The act of migration, he said, was “defined by an extraordinary will and an unyielding human desire to envision and create a better world, even in the face of sometimes considerable adversity”.
There were many lessons from the life of St Patrick, which he said “resonate with our contemporary circumstances, ones that have brought new forms of slavery into being, where racism is increasing rather than decreasing, in so many parts of a world where a poisonous xenophobia, new and recalled, has taken hold in so many places”.
“It is in these spaces where fear is being sowed,” he said.

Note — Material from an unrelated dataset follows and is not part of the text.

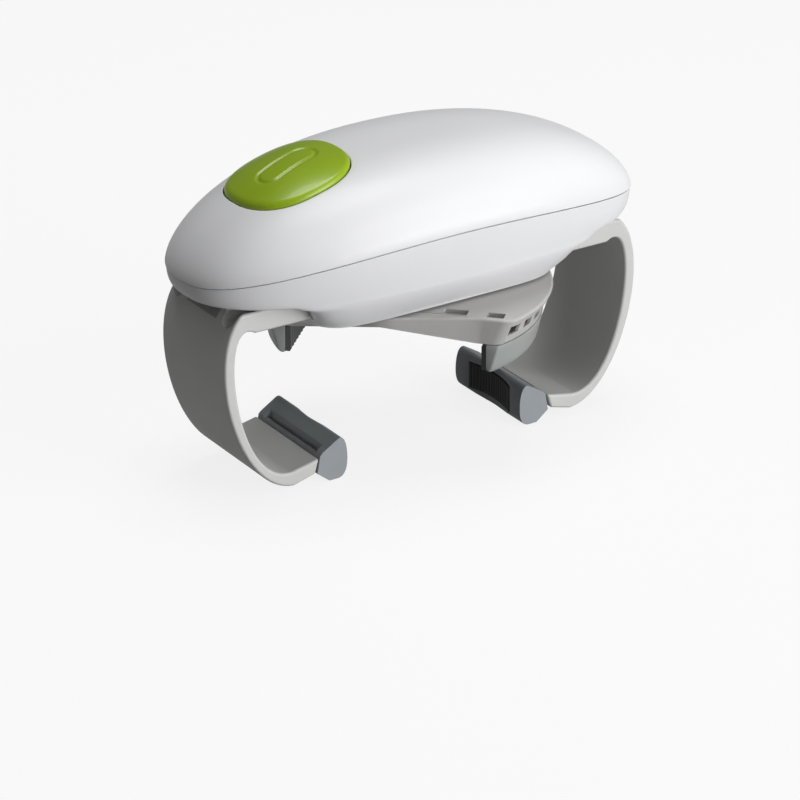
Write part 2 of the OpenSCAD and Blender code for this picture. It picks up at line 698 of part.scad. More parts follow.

Mr Higgins said we lived in “times of multiple interacting crises, human and natural” and it was vital to “recognise the need for a solidarity that binds us together as humans, and acknowledge the responsibility we share for our vulnerable planet and for all those who dwell on it” – giving the example of the plight of people in Turkey and Syria following last month’s earthquakes.
“Such horrific events remind us all of our utter vulnerability, and of the shared humanitarian response required.”

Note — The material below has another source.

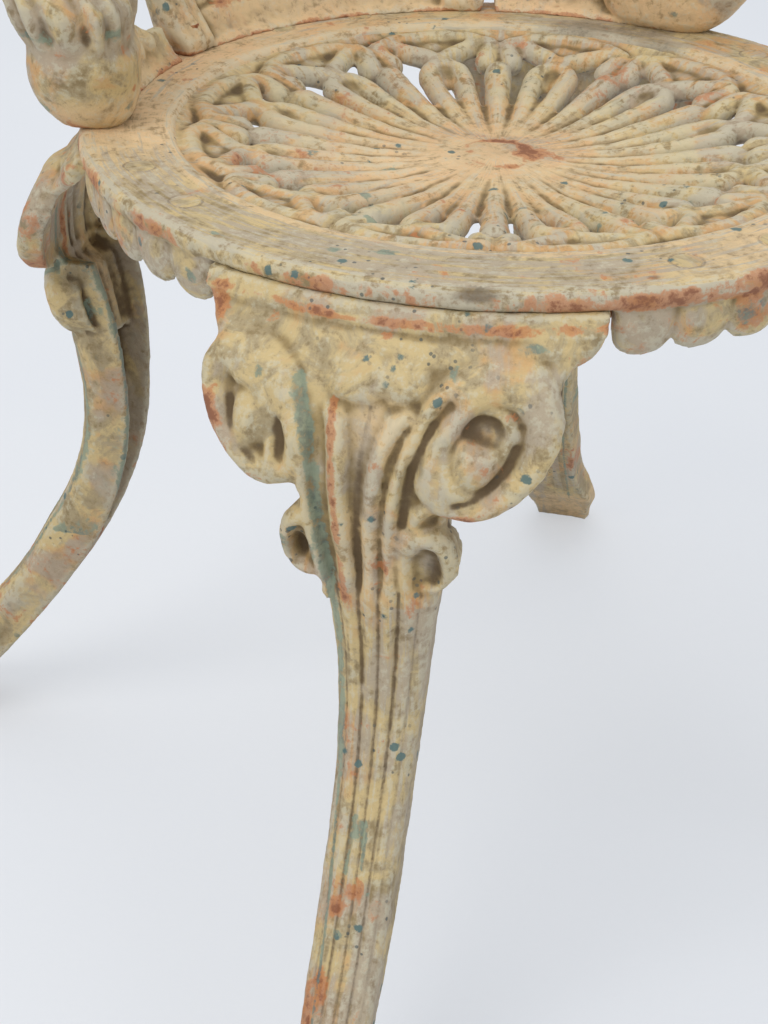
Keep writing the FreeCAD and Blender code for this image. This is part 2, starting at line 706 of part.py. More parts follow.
def fan_gap(start, end):
    """An opening of the fan between two ribs, from the boss to the hoop."""
    rib = 4.5
    near = size("fan_boss") + 6
    points = []
    for direction, hand in ((start, 1), (end, -1)):
        far = hoop_inner_reach(direction + hand * 1.5) - 1
        for distance in (near, far):
            along = polar(distance, direction)
            aside = polar(hand * rib, direction + 90)
            points.append((along[0] + aside[0], fan_z + along[1] + aside[1]))
    middle = polar(hoop_inner_reach((start + end) / 2) + 3, (start + end) / 2)
    return ring_of([points[0], points[1], (middle[0], fan_z + middle[1]), points[3], points[2]])


def back_front():
    outline = [(0.0, back_top)] + list(reversed(BACK_ARCH))[1:]
    outline += [(back_half, 180.0), (back_half - 13, 80.0), (108.0, 20.0), (106.0, 0.0)]
    return both_hands(outline)


FAN_LOW = -12.0
fan_count = int(round(size("fan_gaps")))
fan_pitch = (180.0 - 2 * FAN_LOW) / fan_count
fan_edges = [fan_gap(FAN_LOW + number * fan_pitch, FAN_LOW + (number + 1) * fan_pitch)
             for number in range(fan_count)]
back_panel = common("back_panel", flat_facets("back_shell", shell_levels(0, back_top), 90.0, shell_pitch,
                                              2 * JOINT_STEPS + 1),
                    outward("back_outline", [back_front()], 90.0, "320"))
rail_half = size("rail_angle") / 2
foot_profile = [(188.0, 0.0), (212.0, 0.0), (219.0, 30.0), (212.0, 30.0), (188.0, 14.0)]
back_rail = straight_runs("back_rail", size("rail_inner"), size("shell_base") + 3, 90.0 - rail_half,
                          90.0 + rail_half, 7, 0.0, "sizes.rail_height")
back_feet = [revolved("back_foot_%d" % number, ring_of(foot_profile), turn, "9.2")
             for number, turn in enumerate(back_bolt_turns)]
back_boss = radial_prism("fan_boss", 90.0, 0.0, fan_z, 236.0, "sizes.fan_boss", "17", 16)


def foot_bores(name, turns):
    """Blind bores up into the feet for the bolts."""
    return [upright_prism("%s_%d" % (name, number), size("bolt_circle"), turn, -1.0, BORE,
                          "sizes.bolt_grip + 2") for number, turn in enumerate(turns)]


def joint_bore(name, turn):
    return radial_prism(name, turn, 0.0, size("arm_height"), 225.0, BORE, "60", 8)


joint_left = size("joint_angle")
joint_turns = [180.0 - joint_left, joint_left]
back_cuts = [outward("fan", fan_edges, 90.0, "320")] + foot_bores("back_bore", back_bolt_turns)
back_cuts += [joint_bore("back_joint_%d" % number, turn) for number, turn in enumerate(joint_turns)]
back = cut("back", fused("back_cast", [back_panel, back_boss, back_rail] + back_feet), fused("back_cuts", back_cuts))

REST_LOW = size("arm_height") - size("rest_thick")
REST_REAR = 126.8
LUG_FACE = 263.0
RAIL_START = 90.0 + rail_half + 2.0
leaf_profile = [(190.0, 0.0), (223.0, 0.0), (234.0, 10.0), (239.0, 36.0), (250.0, 65.0), (249.5, 112.0),
                (241.0, 112.0), (216.0, 88.0), (182.0, 62.0), (186.0, 30.0)]
leaf_front = [(14.0, 112.0), (34.0, 88.0), (48.0, 66.0), (46.0, 50.0), (30.0, 22.0), (22.0, 6.0), (22.0, 0.0)]
post_side = [(28.0, REST_LOW + 1), (72.0, 165.0), (96.0, 135.0), (106.0, 100.0), (136.0, 100.0),
             (122.0, 148.0), (96.0, 178.0), (62.0, REST_LOW + 1)]


def make_arm(node, hand):
    """One arm casting; hand is +1 for the left arm and -1 for the right one."""

    def side_turn(turn):
        return turn if hand > 0 else 180.0 - turn

    foot = side_turn(arm_left)
    leaf = common(node + "_leaf", across(node + "_bulb", ring_of(leaf_profile), foot, "110"),
                  outward(node + "_leaf_front", [both_hands(leaf_front)], foot, "320"))
    post = common(node + "_post", flat_facets(node + "_shell", shell_levels(95.0, REST_LOW + 1),
                                              side_turn(157.5), 9.0, 5),
                  outward(node + "_post_side", [ring_of([(-hand * y, z) for y, z in post_side])],
                          side_turn(180.0), "320"))
    rest_ring = ring_of([(size("rest_inner"), REST_LOW), (size("rest_outer"), REST_LOW),
                         (size("rest_outer"), size("arm_height")), (size("rest_inner"), size("arm_height"))])
    rest = revolved(node + "_rest", rest_ring, side_turn((REST_REAR + size("arm_front")) / 2),
                    "sizes.arm_front - %r" % REST_REAR)
    end = upright_prism(node + "_end", (size("rest_inner") + size("rest_outer")) / 2,
                        side_turn(size("arm_front")), REST_LOW,
                        "(sizes.rest_outer - sizes.rest_inner) / 2 + 1.5", "sizes.rest_thick + 2", 16)
    low = REST_LOW - 5
    high = size("arm_height") + 15
    clear = shell_t / 2 + size("seat_play")
    lug = across(node + "_lug", ring_of([(shell_radius(low) + clear, low), (LUG_FACE, low),
                                         (LUG_FACE, high), (shell_radius(high) + clear, high)]),
                 side_turn(joint_left), "54", hand * 4.5)
    rail = straight_runs(node + "_rail", size("rail_inner"), size("shell_base") + 3,
                         *sorted((side_turn(RAIL_START), side_turn(arm_left))), 3, 0.0, "sizes.rail_height")
    bores = foot_bores(node + "_bore", [foot - BOLT_SPREAD, foot + BOLT_SPREAD])
    bores.append(joint_bore(node + "_joint", side_turn(joint_left)))
    return cut(node, fused(node + "_cast", [leaf, post, rest, end, lug, rail]), fused(node + "_cuts", bores))


arms = [make_arm("left_arm", 1), make_arm("right_arm", -1)]


# Screws, nuts and bolts; each kind is one group of like pieces

def square_nut(name, circle, turn, top):
    nut = upright_block(name + "_block", circle, turn, top - size("nut_thick"), "sizes.nut_width",
                        "sizes.nut_thick")
    thread = upright_prism(name + "_thread", circle, turn, top - size("nut_thick") - 1,
                           "sizes.screw_radius + 0.1", "sizes.nut_thick + 2")
    return cut(name, nut, thread)


def rim_bolt(name, turn):
    """A square-headed bolt from below, through flange and rim into a foot."""
    head = upright_block(name + "_head", size("bolt_circle"), turn, EAR_LOW - size("nut_thick"),
                         "sizes.nut_width", "sizes.nut_thick")
    shank = upright_prism(name + "_shank", size("bolt_circle"), turn, EAR_LOW - 1, "sizes.screw_radius",
                          "sizes.ear_thick + sizes.rim_thick + sizes.bolt_grip + 1")
    return fused(name, [head, shank])


screws = []
nuts = []
screw_low = EAR_LOW - size("nut_thick") - size("nut_stand")
for number, turn in enumerate(leg_screw_turns):
    head = upright_prism("screw_head_%d" % number, size("screw_circle"), turn, -size("head_depth"),
                         "sizes.screw_head", "sizes.head_depth", HEAD_SIDES)
    shank = upright_prism("screw_shank_%d" % number, size("screw_circle"), turn, screw_low,
                          "sizes.screw_radius", "%r - sizes.head_depth / 2" % -screw_low)
    screws += [head, shank]
    nuts.append(square_nut("screw_nut_%d" % number, size("screw_circle"), turn, EAR_LOW))
leg_screws = fused("leg_screws", screws)
leg_nuts = fused("leg_nuts", nuts)
arm_bolts = fused("arm_bolts", [rim_bolt("arm_bolt_%d" % number, turn)
                                for number, turn in enumerate(arm_bolt_turns)])
back_bolts = fused("back_bolts", [rim_bolt("back_bolt_%d" % number, turn)
                                  for number, turn in enumerate(back_bolt_turns)])


def radial_block(name, turn, height, near, side, length):
    """A square head or nut whose axis points outwards."""
    block = doc.addObject("Part::Box", name)
    bind(block, Length=side, Width=side, Height=length)
    place = radial_place(turn, 0.0, height, near)
    half = size("nut_width") / 2
    block.Placement = Placement(place.Base + place.Rotation.multVec(Vector(-half, -half, 0)), place.Rotation)
    return block


joint_z = size("arm_height")
nut_face = shell_radius(joint_z - size("nut_width") / 2) - shell_t / 2 - 0.25
nut_near = nut_face - size("nut_thick")
joint_bolt_pieces = []
joint_nut_pieces = []
for number, turn in enumerate(joint_turns):
    joint_bolt_pieces.append(radial_block("joint_head_%d" % number, turn, joint_z, LUG_FACE + 0.1,
                                          "sizes.nut_width", "sizes.nut_thick"))
    joint_bolt_pieces.append(radial_prism("joint_shank_%d" % number, turn, 0.0, joint_z,
                                          nut_near - size("nut_stand"), "sizes.screw_radius",
                                          "%r" % (LUG_FACE + 1 - nut_near + size("nut_stand")), 8))
    joint_nut_pieces.append(cut("joint_nut_%d" % number,
                                radial_block("joint_block_%d" % number, turn, joint_z, nut_near,
                                             "sizes.nut_width", "sizes.nut_thick"),
                                radial_prism("joint_thread_%d" % number, turn, 0.0, joint_z, nut_near - 1,
                                             "sizes.screw_radius + 0.1", "sizes.nut_thick + 2", 8)))
joint_bolts = fused("joint_bolts", joint_bolt_pieces)
joint_nuts = fused("joint_nuts", joint_nut_pieces)
doc.recompute()


# Check every object, then write one file for each piece

for item in doc.Objects:
    if "Invalid" in item.State or "Error" in item.State:
        raise RuntimeError("%s failed: %s" % (item.Name, item.State))

nodes = [seat] + legs + [back] + arms + [leg_screws, leg_nuts, arm_bolts, back_bolts, joint_bolts, joint_nuts]
for node in nodes:
    node.Label = node.Name
    if node.Shape.isNull() or not node.Shape.isValid():
        raise RuntimeError("%s has no valid shape" % node.Name)
for node in nodes:
    node.Shape.exportStep("parts/%s.step" % node.Label)
    print("%s: %d solid(s), %.1f cm3" % (node.Label, len(node.Shape.Solids), node.Shape.Volume / 1000))
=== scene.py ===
import bpy
import math
import numpy as np
from mathutils import Matrix, Vector, noise


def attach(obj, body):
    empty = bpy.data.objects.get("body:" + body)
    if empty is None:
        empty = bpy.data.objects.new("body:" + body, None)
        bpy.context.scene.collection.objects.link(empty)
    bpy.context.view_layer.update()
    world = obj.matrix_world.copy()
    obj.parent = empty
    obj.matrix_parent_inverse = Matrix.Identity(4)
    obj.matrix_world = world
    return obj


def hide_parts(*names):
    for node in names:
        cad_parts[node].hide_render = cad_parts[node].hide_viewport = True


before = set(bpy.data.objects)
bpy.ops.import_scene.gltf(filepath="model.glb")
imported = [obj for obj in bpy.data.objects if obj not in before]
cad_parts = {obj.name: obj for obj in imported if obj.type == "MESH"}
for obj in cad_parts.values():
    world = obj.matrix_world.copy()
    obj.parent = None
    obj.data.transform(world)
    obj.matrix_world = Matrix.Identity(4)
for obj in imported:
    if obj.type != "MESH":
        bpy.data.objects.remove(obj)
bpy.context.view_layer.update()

# Everything is drawn in millimetres above the floor and turned into metres when a mesh is made.
MM = 0.001
SEAT_TOP = 435.0
PATTERN_TURN = 236.25
PAIRS = 12
LEG_TURNS = {"rear_right_leg": 45.0, "rear_left_leg": 135.0, "front_left_leg": 225.0, "front_right_leg": 315.0}


# Mesh helpers

def mesh_of(name, points, faces):
    """A mesh from points in millimetres."""
    mesh = bpy.data.meshes.new(name)
    mesh.from_pydata([tuple(point) for point in np.asarray(points) * MM], [], faces)
    mesh.validate()
    return mesh


def thing(name, mesh):
    item = bpy.data.objects.new(name, mesh)
    bpy.context.scene.collection.objects.link(item)
    return item


def baked(item):
    """The item's modifiers become its mesh."""
    bpy.context.view_layer.update()
    graph = bpy.context.evaluated_depsgraph_get()
    mesh = bpy.data.meshes.new_from_object(item.evaluated_get(graph), depsgraph=graph)
    item.modifiers.clear()
    item.data = mesh
    return item


def points_of(mesh):
    flat = np.empty(len(mesh.vertices) * 3)
    mesh.vertices.foreach_get("co", flat)
    return flat.reshape(-1, 3) / MM


def set_points(mesh, points):
    mesh.vertices.foreach_set("co", (points * MM).ravel())
    mesh.update()


def edges_of(mesh):
    flat = np.empty(len(mesh.edges) * 2, dtype=np.int64)
    mesh.edges.foreach_get("vertices", flat)
    return flat.reshape(-1, 2)


def neighbour_mean(values, edges, count):
    """The mean of each point's neighbours."""
    total = np.zeros_like(values)
    for column in range(values.shape[1]):
        total[:, column] = (np.bincount(edges[:, 0], values[edges[:, 1], column], count)
                            + np.bincount(edges[:, 1], values[edges[:, 0], column], count))
    number = np.bincount(edges[:, 0], minlength=count) + np.bincount(edges[:, 1], minlength=count)
    return total / np.maximum(number, 1)[:, None]


def relax(mesh, rounds, pull=0.5):
    """Round off creases, as a casting's fillets are."""
    points = points_of(mesh)
    edges = edges_of(mesh)
    for step in range(rounds):
        points += (neighbour_mean(points, edges, len(points)) - points) * pull
    set_points(mesh, points)


def normals_of(mesh):
    flat = np.empty(len(mesh.vertices) * 3)
    mesh.vertex_normals.foreach_get("vector", flat)
    return flat.reshape(-1, 3)


def roughen(mesh, sizes):
    """Uneven old casting: sizes is a list of (wave length, height) in millimetres."""
    points = points_of(mesh)
    normals = normals_of(mesh)
    lift = np.zeros(len(points))
    for number, (length, height) in enumerate(sizes):
        shift = Vector((number * 17.3, number * 5.1, number * 9.7))
        lift += height * np.array([noise.noise(Vector(point) / length + shift) for point in points])
    set_points(mesh, points + normals * lift[:, None])


def mark_hollows_and_ridges(mesh):
    """Point attributes for the finish: hollows and edges (0..1), fine and broad. The finish darkens the hollows with
    dirt and painted shade, and pales the edges as worn paint and a faint painted highlight.
    """
    points = points_of(mesh)
    normals = normals_of(mesh)
    edges = edges_of(mesh)
    count = len(points)
    smooth = points.copy()
    results = {}
    steps = 0
    for label, rounds in (("fine", 6), ("broad", 40)):
        while steps < rounds:
            smooth = 0.3 * smooth + 0.7 * neighbour_mean(smooth, edges, count)
            steps += 1
        results[label] = ((smooth - points) * normals).sum(axis=1)
    for label, scale in (("fine", 0.5), ("broad", 2.4)):
        value = results[label] / scale
        value = neighbour_mean(value[:, None], edges, count)[:, 0] * 0.5 + value * 0.5
        stain(mesh, "hollow_" + label, value)
        stain(mesh, "edge_" + label, -value)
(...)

He said those “ensnared” in the war in Ukraine and more than 20 other armed conflicts around the world “must remain foremost in our minds”.
St Patrick’s message, he added, was “at its core one of respect for nature”, and with a planet “scarred by the consequences of human actions”, he said the “demand for collective action addressing our shared Earth’s climate emergency has never been greater”, arguing that it was a “tragic injustice” that nations suffering the most from climate change were least responsible for emissions “that threaten their very existence”.

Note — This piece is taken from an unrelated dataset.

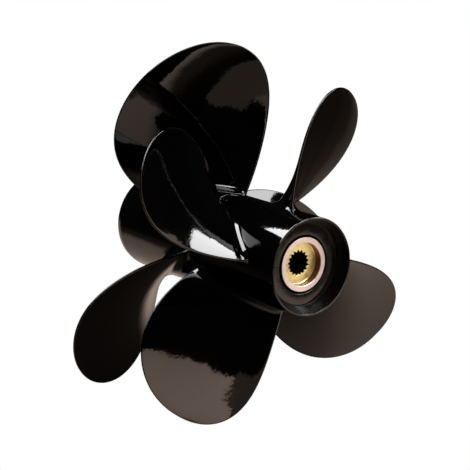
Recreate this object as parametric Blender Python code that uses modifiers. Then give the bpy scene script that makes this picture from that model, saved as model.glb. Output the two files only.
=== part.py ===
# Counter-rotating twin ship propeller: a three-bladed front propeller and a four-bladed aft propeller
# that turn opposite ways on one shaft line.
# Metres. +Y is forward along the shaft, +X is starboard, +Z is up. The origin is on the shaft line at the
# forward thrust face of the front propeller's sleeve, and the aft propeller lies towards -Y.
import bmesh
import bpy
import numpy as np
from math import radians

# Gap between pieces that touch in the real casting or are pressed together
SEAT_GAP = 0.0003
ROOT_GAP = 0.0005
WEB_CLEARANCE = 0.0006
SEGMENTS = 48

# Places along the shaft line
AFT_RIM_Y = -0.252
AFT_DISC_FACE_Y = -0.2386
AFT_NUT_FACE_Y = -0.2394
AFT_HUB_FRONT_Y = -0.124
SLEEVE_GAP_Y = -0.123
FRONT_HUB_AFT_Y = -0.122
FRONT_RIM_Y = 0.010
SLEEVE_RUNNING_GAP = 0.0005

# Aft hub: a straight barrel, drawn in a little near its thin rounded lip, and a conical recess inside the lip
AFT_HUB_RADIUS = 0.0500
AFT_LIP_RADIUS = 0.0494
AFT_BARREL_END_Y = -0.195
AFT_LIP_INNER_RADIUS = 0.0473
AFT_LIP_ROUND = 0.0018
AFT_DISC_RADIUS = 0.0419
AFT_DISC_THICKNESS = 0.005
HUB_WALL = 0.0042
EDGE_CHAMFER = 0.0012

# Front hub: a slightly fuller barrel that tapers to its forward rim
FRONT_HUB_AFT_RADIUS = 0.0502
FRONT_HUB_MID_RADIUS = 0.0515
FRONT_HUB_SHOULDER_RADIUS = 0.0510
FRONT_HUB_SHOULDER_Y = 0.003
FRONT_RIM_RADIUS = 0.0493

# Aft core: brass sleeve with an internal spline, rubber bush, inner barrel
SPLINE_TEETH = 17
AFT_SPLINE_MAJOR_RADIUS = 0.0123
AFT_SPLINE_MINOR_RADIUS = 0.0107
AFT_FLANGE_RADIUS = 0.0273
AFT_FLANGE_THICKNESS = 0.0120
AFT_COUNTERBORE_RADIUS = 0.0224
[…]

He spoke of his recent visit to Senegal, and said it was “shameful” that 64 countries in the developing world were forced during the Covid pandemic to spend more on debt repayments than on funding public health.
He urged people to “envision how our lives could be without war, famine, hunger and greed in a world that eschews the poisonous ideals of imperialism and embraces the decent instincts of humanity such as St Patrick embodied”.